Wednesday, June 18, 2008

The Rain Forest Café

Parents of CDS second graders need look no further than their child’s classroom for a unique, memorable, and really fun dining experience. The Rain Forest Café, a yearly tradition for seven- and eight-year-olds, is a favorite activity of CDS families and certainly not your typical school lunch. Lucky us that we have a second grader!

The kids prepared for the café for several weeks. Lauren’s classroom was decorated like a lush, tropical rain forest, complete with a waterfall, twisting vines and branches hanging from the ceiling, plenty of colorful animals and insects, and beautiful leaves and flowers. We even saw a few iridescent hummingbirds outside the window which often enjoy the bougainvillea on the fence bordering the school.

As part of the preparations, each student studied a particular rain forest animal and wrote a detailed report about it, including illustrations and interesting facts. Lauren chose the squirrel monkey—my very favorite creature here in Costa Rica and, I think, a suitable choice for Lauren.

After the kids had been working on this project for nearly a month, Dan and I received a lovely invitation printed on homemade paper to come to the school for a special brunch served at the café. And special it was!

When we arrived, the kids were dressed as little waiters and waitresses, decked out in green aprons embroidered with “rain forest café” (what great keepsakes). Our personal waitress (guess who!) gave us $10 in rain forest money, led us to a table in the corner, and offered us a beautiful, hand-drawn menu.

The menu of 19 items included a variety of beverages, breads and muffins, fruit, main dishes, and sweets, all at reasonable prices, of course. An example of the offerings:

Rain forest mud (coffee)
Margay spot muffins
Morpho bread (banana bread)
Flying mangoes
Red eye tree frog sushi
Ocelots’ dinner (rice with palmito)
Scarlet macaw sandwiches
Piranha brownies
Jaguar spots (cookies)

Dan and I placed our order with our sweet server and she scribbled everything down on her tablet. Before she left to total our order, we had a chance to ask her questions about squirrel monkeys—because the tag on her shirt said she is an expert! Did you know that the squirrel monkeys' tails are the longest of all the monkeys’ tails? Or that squirrel monkeys give birth during the rainy season? Our server did (and now we do too)!

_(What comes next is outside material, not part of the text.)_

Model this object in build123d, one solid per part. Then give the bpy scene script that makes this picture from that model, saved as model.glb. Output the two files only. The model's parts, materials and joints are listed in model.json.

Our food was truly a meal's worth (especially the howler monkey pizza). Of course we asked to see the manager (Lauren’s friend Isabel—the capuchin monkey expert—who just happened to be turning eight that day) to give her our compliments. We learned she was made manager because she had the highest score on the math test and was best at helping her classmates make change with the rain forest money.

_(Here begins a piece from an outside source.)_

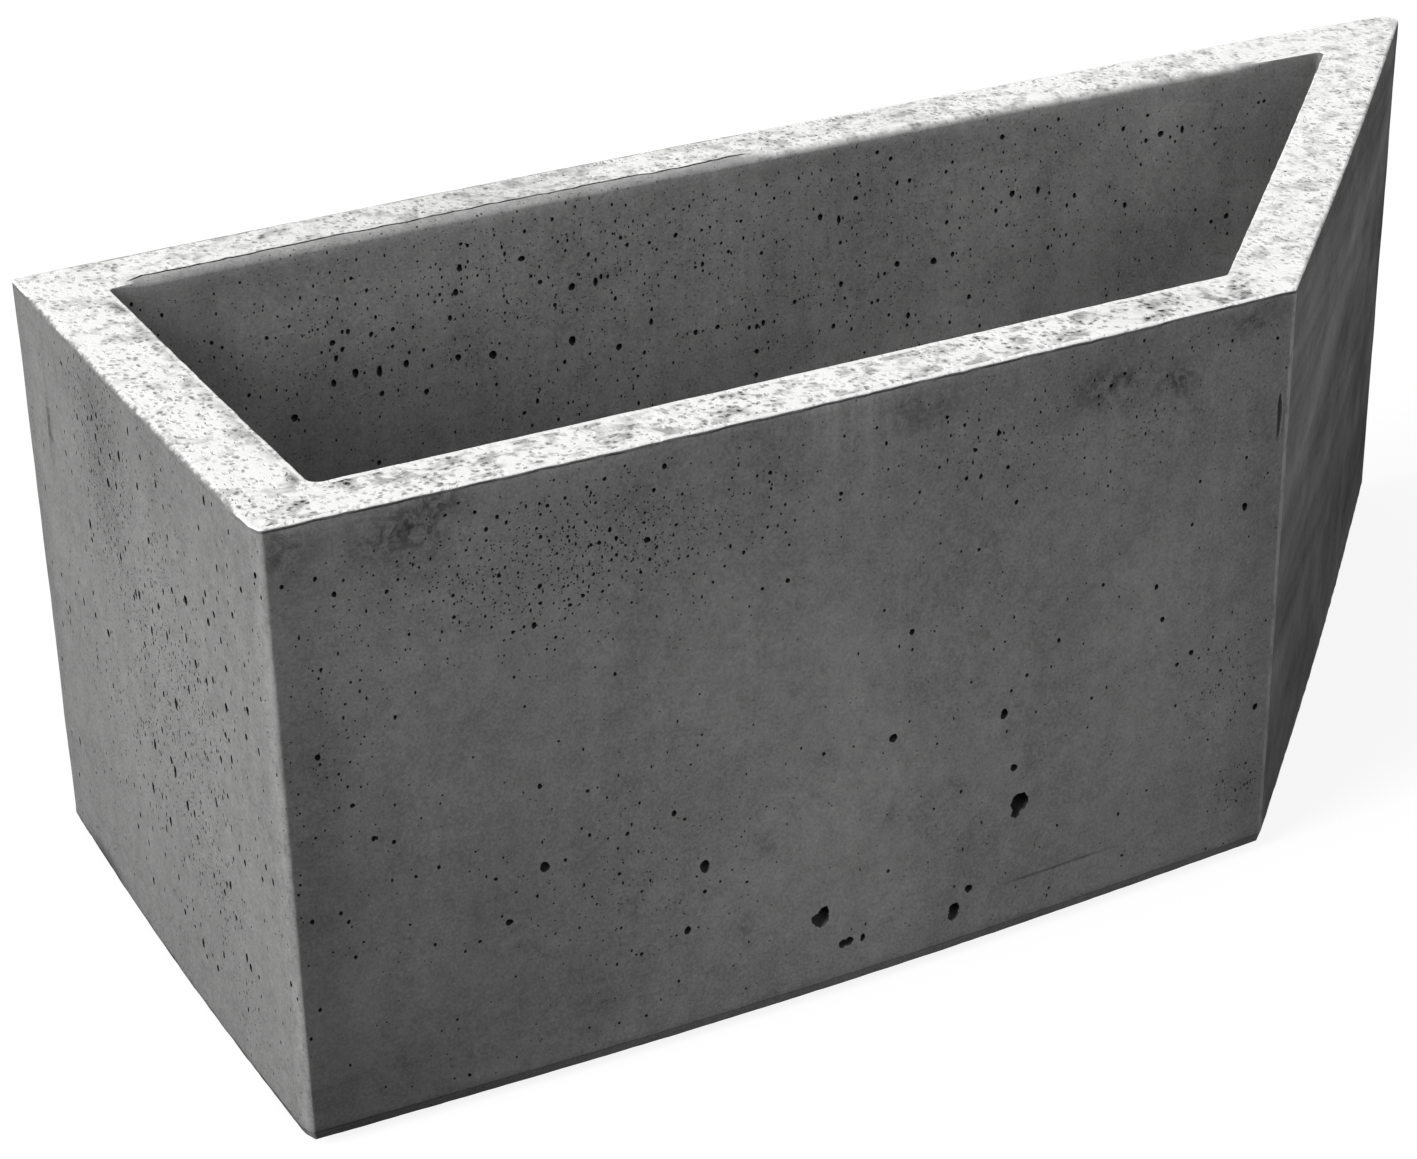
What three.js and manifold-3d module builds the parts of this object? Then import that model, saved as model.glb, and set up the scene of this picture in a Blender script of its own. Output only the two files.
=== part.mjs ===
// Concrete planter: an open trough whose right end is cut at 45 degrees in plan.
// Millimetres, +Z up. The origin is on the ground, at the centre of the outer box.
// The short front wall faces -Y, the long back wall +Y, and the square end is at -X.
// The trough is cast in two pours: a base slab with a ledge, and a ring of walls on the ledge.

import * as THREE from 'three';
import { mergeVertices } from 'three/addons/utils/BufferGeometryUtils.js';
import Module from 'manifold-3d';

const wasm = await Module();
wasm.setup();

// Trough
const BACK_LENGTH = 910;
const DEPTH = 350;
const CONCRETE_HEIGHT = 325;
const MITRE_ANGLE = THREE.MathUtils.degToRad(45);
const LEFT_WALL = 40;
const FRONT_WALL = 34;
const MITRE_WALL = 37;
const BACK_WALL = 40;
const FLOOR_THICKNESS = 40;
const SEAM_HEIGHT = 26;
const BOTTOM_CHAMFER = 5;

// Upright corners, seen in plan
const FRONT_LEFT_RADIUS = 5;
const FRONT_RIGHT_RADIUS = 4;
const BACK_RIGHT_RADIUS = 9;
const BACK_LEFT_RADIUS = 3;
const INNER_FRONT_RADIUS = 6;
const INNER_BACK_RADIUS = 3;

// Steel bars
const BAR_DIAMETER = 6;
const BAR_BEND_RADIUS = 18;
const BAR_CLEARANCE = 0.4;
const BOTTOM_COVER = 12;
const TOP_COVER = 15;
const LOW_HOOP_HEIGHT = 60;
const TOP_HOOP_DEPTH = 35;
const HOOP_LAP = 80;
const HOOP_JOG = 24;
const CROSS_BAR_SHARES = [0.13, 0.29, 0.45, 0.61, 0.79];
const LONG_BAR_SHARES = [0.33, 0.67];

// Drains
const SLEEVE_DIAMETER = 32;
const SLEEVE_WALL = 2;
const SLEEVE_RIB_DIAMETER = 40;
const SLEEVE_RIB_THICKNESS = 3;
const PLUG_FLANGE_DIAMETER = 38;
const PLUG_FLANGE_THICKNESS = 4;
const PLUG_SHANK_LENGTH = 16;
const PLUG_TAPER = 1.2;
const PLUG_NECK_DIAMETER = 9;
const PLUG_NECK_HEIGHT = 3;
const PLUG_GRIP_DIAMETER = 15;
const PLUG_GRIP_HEIGHT = 6;
const PLUG_BEVEL = 1;

// Feet
const FOOT_DIAMETER = 45;
const FOOT_HEIGHT = 5;
const FOOT_INSET = 55;
const FOOT_BEVEL = 1;

// Fits, and the overrun of a cutting solid
const FIT_GAP = 0.3;
const OVERRUN = 10;

// Counts of facets
const CORNER_STEPS = 6;
const BEND_STEPS = 4;
const BAR_SIDES = 8;
const ROUND_SIDES = 24;

const WALLS = { left: LEFT_WALL, front: FRONT_WALL, mitre: MITRE_WALL, back: BACK_WALL };
const FRONT_RIGHT_X = BACK_LENGTH / 2 - DEPTH / Math.tan(MITRE_ANGLE);

const concreteLook = { roughness: 0.9, metalness: 0 };
const wallConcrete = new THREE.MeshStandardMaterial({ color: 0x6e6e6d, ...concreteLook });
const baseConcrete = new THREE.MeshStandardMaterial({ color: 0x636362, ...concreteLook });
const steel = new THREE.MeshStandardMaterial({ color: 0x6b5a4e, roughness: 0.6, metalness: 0.8 });
const greyPlastic = new THREE.MeshStandardMaterial({ color: 0x8f9294, roughness: 0.5, metalness: 0 });
const blackRubber = new THREE.MeshStandardMaterial({ color: 0x1e1e1f, roughness: 0.8, metalness: 0 });

// Solids for joining and cutting

function toSolid(geometry) {
  const bare = geometry.index ? geometry.toNonIndexed() : geometry.clone();
  bare.deleteAttribute('normal');
  bare.deleteAttribute('uv');
  const merged = mergeVertices(bare);
  return new wasm.Manifold(new wasm.Mesh({
    numProp: 3,
    vertProperties: new Float32Array(merged.attributes.position.array),
    triVerts: new Uint32Array(merged.index.array),
  }));
}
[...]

We made sure to ask plenty of questions of the girls about the rain forest, including whether the girls had their monkey tails hidden in their pants because we’re certain that secretly they are monkeys themselves. That sufficiently embarrassed them, making Dan and me feel pretty good about our parenting skills.

At the end of our meal, we tipped (with real colones this time!) our server and the café manager, and they gleefully wandered off, giggling about their tip and our teasing.

Finally we left this special café, so tickled with it all. The best part is that all Lauren has learned about the rain forest is applicable to her life here—and she has experienced it for herself. This tiny Central American country is one of the most bio-diverse regions on the planet, a home for some 10,000 species of plants and trees. We have seen and heard the squirrel, capuchin, spider, and howler monkeys in their natural habitats. The three-toed and two-toed sloths are not strangers to us. Agoutis, coatis, bats, scarlet macaws, morpho butterflies, crocodiles, the rare silky anteater, and a plethora of lizards, birds, and bugs—we’ve seen these rain forest creatures (and more!) living in the wild. It’s an opportunity hard to match and a learning experience that extends far beyond the classroom. We are living an amazing adventure!


Justine (Justwaaaa) said...

Aw, how sweet!!!!!!!!! This must have been a heck of a lot of fun for the kids, huh? And who cooked all the food???????
I wanna come live in Costa Rica with you for a while! I would just freak among all those wonderful critters!

Justine :o )

Four in Costa Rica said...

The parents provided the food. Lauren took in snake blood (reddish-purple grape juice). :)


Shelli said...

Well of course Lauren's an expert on monkeys, didn't we know that already?